M. Jean-Claude Gayssot, ministre de l'équipement, des transports et du logement. Monsieur le sénateur, vous avez
souhaité savoir ce que le ministre de l'économie, des finances et de l'industrie entendait faire pour protéger les mutelles et
les compagnies d'assurances d'une atteinte à la libre concurrence qui pourrait découler de l'intervention d'un opérateur
public sur le marché de l'assurance dommages.
Dès que la possibilité d'un accord entre La Poste et les AGF a été évoquée par la presse, M. Dominique Strauss-Kahn a
indiqué que, s'il venait à être confirmé, les pouvoirs publics examineraient un tel projet avec le souci de veiller à la situation
financière de La Poste, à l'équilibre du marché de l'assurance dommages, au respect des règles de concurrence et à la
solidité prudentielle des acteurs du marché.
La prise en compte de la situation et des perspectives du marché de l'assurance dommages entre donc pleinement dans
les réflexions que mènent les pouvoirs publics avec La Poste, à l'occasion de la négociation du contrat de plan de cet
établissement.
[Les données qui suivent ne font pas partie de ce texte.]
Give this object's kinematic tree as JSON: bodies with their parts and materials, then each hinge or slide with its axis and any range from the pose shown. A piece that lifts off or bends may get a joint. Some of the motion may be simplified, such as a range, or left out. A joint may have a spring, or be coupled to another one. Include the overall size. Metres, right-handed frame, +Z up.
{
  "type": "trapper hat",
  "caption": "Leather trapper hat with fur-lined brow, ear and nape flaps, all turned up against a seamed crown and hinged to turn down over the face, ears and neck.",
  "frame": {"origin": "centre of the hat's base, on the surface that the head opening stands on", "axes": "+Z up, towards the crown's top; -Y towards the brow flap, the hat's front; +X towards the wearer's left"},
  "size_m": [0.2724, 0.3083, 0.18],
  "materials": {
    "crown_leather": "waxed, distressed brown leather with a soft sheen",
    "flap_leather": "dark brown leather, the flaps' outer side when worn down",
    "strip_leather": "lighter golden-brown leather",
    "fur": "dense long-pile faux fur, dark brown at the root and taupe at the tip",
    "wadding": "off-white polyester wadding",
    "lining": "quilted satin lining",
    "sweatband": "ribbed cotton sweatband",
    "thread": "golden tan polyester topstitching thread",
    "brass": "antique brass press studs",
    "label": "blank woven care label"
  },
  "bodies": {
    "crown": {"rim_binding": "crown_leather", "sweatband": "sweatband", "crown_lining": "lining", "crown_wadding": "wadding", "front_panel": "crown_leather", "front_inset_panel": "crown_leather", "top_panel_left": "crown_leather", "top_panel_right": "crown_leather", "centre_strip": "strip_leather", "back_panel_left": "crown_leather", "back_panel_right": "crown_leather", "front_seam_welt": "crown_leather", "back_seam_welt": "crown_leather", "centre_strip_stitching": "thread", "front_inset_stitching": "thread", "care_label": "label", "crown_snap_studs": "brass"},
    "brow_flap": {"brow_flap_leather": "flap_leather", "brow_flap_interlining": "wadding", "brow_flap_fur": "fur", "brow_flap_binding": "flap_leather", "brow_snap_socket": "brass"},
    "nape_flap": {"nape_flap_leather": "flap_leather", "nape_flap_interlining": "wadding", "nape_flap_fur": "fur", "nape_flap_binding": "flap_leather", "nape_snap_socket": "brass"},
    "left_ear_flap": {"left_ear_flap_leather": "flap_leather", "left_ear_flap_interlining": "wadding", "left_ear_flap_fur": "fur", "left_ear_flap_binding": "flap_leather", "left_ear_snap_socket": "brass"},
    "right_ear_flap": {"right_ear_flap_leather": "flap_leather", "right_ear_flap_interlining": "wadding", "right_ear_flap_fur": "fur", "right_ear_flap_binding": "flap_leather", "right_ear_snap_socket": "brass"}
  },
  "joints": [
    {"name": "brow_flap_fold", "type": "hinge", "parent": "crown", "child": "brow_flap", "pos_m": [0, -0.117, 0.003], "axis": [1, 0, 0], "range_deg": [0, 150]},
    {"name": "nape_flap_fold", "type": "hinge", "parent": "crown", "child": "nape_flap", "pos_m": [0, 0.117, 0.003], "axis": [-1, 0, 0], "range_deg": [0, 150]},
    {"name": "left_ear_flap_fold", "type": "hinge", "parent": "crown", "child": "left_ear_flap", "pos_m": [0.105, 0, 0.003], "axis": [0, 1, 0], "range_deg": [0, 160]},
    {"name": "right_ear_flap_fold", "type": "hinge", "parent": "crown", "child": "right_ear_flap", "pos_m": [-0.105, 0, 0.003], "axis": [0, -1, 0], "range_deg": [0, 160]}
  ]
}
Le Parlement sera, bien entendu, informé des résultats de ces discussions.
Tels sont, monsieur le sénateur, les éléments de réponse que je pouvais vous fournir au nom du ministre de l'économie,
des finances et de l'industrie.
M. Claude Huriet. Je demande la parole.
M. le président. La parole est à M. Huriet.
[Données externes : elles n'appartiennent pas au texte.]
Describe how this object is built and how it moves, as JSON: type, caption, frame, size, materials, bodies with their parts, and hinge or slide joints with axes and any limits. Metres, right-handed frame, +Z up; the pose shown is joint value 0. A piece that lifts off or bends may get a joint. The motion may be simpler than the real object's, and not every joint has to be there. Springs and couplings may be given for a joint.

M. Claude Huriet. Je vous remercie, monsieur le ministre, mais c'est par courtoisie car, vous le comprenez bien, le
contenu de la réponse est totalement insatisfaisant. On en reste finalement aux engagements qui avaient été pris dans la
réponse qui m'avait été communiquée au mois d'octobre. Or, depuis, un élément nouveau est apparu puisqu'il s'agit non
plus d'un projet, mais d'un accord, donc d'un contrat. Aussi est-il nécessaire que le Gouvernement tienne les engagements
qu'il avait pris dans sa réponse écrite.
Je constate que, en l'état, les garanties en matière de droit de la concurrence ne sont pas respectées. L'empiétement d'un
établissement public sur une activité récemment privatisée constitue un précédent inquiétant.